The older question specifically names WSJT-X as the software, while the newer pool refers generically to “FT8 software.” Same setup, just different wording.
FM Voice Peaks #
Key Information: Talking too loudly causes your FM transmission audio to be distorted on voice peaks.
When you speak too loudly into an FM transmitter, you over-deviate the signal. The older question describes this as “distorted” while the newer says “drop out”—same cause, slightly different symptom description.
Before Calling CQ #
Key Information: Before calling CQ, you should: listen first to be sure that no one else is using the frequency, ask if the frequency is in use, and make sure you are authorized to use that frequency.
Good operating practice: listen, ask, and verify authorization before transmitting.
DMR Color Code Purpose #
Key Information: The color code used on DMR repeater systems must match the repeater color code for access.

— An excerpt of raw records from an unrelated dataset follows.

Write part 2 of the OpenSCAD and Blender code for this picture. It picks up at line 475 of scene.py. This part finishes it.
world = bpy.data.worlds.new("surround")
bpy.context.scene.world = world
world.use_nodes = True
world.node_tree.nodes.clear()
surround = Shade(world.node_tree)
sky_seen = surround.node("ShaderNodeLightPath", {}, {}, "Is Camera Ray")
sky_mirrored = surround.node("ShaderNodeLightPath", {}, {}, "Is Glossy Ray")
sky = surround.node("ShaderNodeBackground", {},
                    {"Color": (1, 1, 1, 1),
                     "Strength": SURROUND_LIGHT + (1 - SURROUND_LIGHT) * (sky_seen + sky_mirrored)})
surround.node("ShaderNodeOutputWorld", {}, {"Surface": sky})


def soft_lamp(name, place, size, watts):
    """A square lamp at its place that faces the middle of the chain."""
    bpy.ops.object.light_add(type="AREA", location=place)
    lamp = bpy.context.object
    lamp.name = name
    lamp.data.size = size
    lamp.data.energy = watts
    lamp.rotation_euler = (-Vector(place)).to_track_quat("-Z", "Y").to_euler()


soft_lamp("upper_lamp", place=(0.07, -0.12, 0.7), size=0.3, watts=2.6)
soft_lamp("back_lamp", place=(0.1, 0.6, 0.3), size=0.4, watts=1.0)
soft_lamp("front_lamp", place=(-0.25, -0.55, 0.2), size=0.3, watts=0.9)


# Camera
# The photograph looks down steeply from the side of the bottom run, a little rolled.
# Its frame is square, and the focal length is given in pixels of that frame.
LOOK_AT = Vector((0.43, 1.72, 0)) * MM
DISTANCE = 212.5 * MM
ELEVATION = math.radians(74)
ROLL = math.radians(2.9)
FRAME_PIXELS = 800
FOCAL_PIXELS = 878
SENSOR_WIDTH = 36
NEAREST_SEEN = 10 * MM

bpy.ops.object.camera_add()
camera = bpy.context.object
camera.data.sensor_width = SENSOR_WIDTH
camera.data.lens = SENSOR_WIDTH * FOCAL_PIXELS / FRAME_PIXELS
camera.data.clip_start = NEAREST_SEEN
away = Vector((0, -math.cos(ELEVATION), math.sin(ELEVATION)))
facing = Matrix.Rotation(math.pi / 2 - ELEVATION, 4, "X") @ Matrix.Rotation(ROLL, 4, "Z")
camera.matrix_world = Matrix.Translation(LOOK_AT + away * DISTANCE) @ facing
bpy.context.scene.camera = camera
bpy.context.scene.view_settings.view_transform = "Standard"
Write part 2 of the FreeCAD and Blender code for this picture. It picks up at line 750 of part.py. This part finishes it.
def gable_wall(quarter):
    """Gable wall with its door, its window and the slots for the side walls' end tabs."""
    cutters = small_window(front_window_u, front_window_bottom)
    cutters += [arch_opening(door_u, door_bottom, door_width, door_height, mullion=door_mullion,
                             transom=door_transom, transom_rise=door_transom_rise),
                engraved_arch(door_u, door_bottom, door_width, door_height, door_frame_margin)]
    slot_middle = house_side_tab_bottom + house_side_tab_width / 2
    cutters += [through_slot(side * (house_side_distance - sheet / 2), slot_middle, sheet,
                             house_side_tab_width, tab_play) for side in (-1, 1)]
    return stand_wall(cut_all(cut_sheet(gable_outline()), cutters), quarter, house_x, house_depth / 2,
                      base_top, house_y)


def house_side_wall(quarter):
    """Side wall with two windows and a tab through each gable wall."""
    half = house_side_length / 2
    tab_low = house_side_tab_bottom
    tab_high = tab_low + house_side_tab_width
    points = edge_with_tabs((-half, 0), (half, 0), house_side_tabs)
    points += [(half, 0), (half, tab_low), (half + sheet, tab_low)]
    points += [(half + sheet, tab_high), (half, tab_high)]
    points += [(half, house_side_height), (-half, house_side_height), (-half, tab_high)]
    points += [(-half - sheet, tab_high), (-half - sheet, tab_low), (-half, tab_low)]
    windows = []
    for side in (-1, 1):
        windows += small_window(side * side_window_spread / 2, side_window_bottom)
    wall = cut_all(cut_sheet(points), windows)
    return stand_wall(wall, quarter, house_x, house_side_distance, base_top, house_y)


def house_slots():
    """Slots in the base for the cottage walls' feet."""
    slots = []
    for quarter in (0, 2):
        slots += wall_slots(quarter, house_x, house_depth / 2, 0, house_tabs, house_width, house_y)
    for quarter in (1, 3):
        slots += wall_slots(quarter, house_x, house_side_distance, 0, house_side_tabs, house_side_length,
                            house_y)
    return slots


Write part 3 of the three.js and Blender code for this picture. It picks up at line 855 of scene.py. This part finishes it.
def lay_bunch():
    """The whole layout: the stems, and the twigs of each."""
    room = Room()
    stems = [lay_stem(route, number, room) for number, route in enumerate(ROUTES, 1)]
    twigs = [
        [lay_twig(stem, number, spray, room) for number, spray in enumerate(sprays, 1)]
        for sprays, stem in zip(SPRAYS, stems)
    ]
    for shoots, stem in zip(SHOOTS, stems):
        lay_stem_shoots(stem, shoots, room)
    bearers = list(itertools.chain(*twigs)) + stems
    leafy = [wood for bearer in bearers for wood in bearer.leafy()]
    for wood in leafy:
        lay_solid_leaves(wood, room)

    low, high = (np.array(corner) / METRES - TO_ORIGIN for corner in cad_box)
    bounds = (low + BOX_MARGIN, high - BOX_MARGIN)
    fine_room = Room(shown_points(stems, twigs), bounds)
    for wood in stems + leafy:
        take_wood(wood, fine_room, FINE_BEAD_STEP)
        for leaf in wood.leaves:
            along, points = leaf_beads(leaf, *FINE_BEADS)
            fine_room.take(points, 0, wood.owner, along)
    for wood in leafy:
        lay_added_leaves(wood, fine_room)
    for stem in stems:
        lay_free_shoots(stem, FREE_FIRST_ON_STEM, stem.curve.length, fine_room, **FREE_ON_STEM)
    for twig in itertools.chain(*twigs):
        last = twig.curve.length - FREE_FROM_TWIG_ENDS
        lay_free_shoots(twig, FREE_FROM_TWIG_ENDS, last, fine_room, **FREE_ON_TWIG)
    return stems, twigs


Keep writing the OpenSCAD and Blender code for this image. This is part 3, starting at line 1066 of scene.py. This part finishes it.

Your radio’s color code setting must match the repeater’s code, or you won’t be able to access it.
Good Traffic Handling #
Key Information: A characteristic of good traffic handling is passing messages exactly as received.
Good traffic handlers relay messages word-for-word, without “improving” or paraphrasing.
DMR Code Plugs #
Key Information: A DMR “code plug” contains access information for repeaters and talkgroups.
The wording focuses on what the code plug contains rather than what it is.
RACES #
Key Information: RACES (Radio Amateur Civil Emergency Service) is: a radio service using amateur frequencies for emergency management or civil defense communications, using amateur stations for such communications, with amateur operators certified by a civil defense organization as being enrolled in that organization.
You’ll need a comprehensive understanding of what RACES is, not just the requirements to participate.
Satellites #
What is a LEO Satellite? #
Key Information: A LEO satellite is a satellite in low earth orbit.
LEO stands for Low Earth Orbit—satellites that orbit relatively close to Earth. The newer pool adds detail about the ~100 minute orbital period.
Summary #
The differences between question pools reflect the evolving nature of amateur radio. If you’ve studied this book thoroughly, you already understand the underlying concepts. This supplement simply highlights where the older exam asks questions from a different angle or uses different wording for the same topics.
Good luck on your exam—you’ve got this!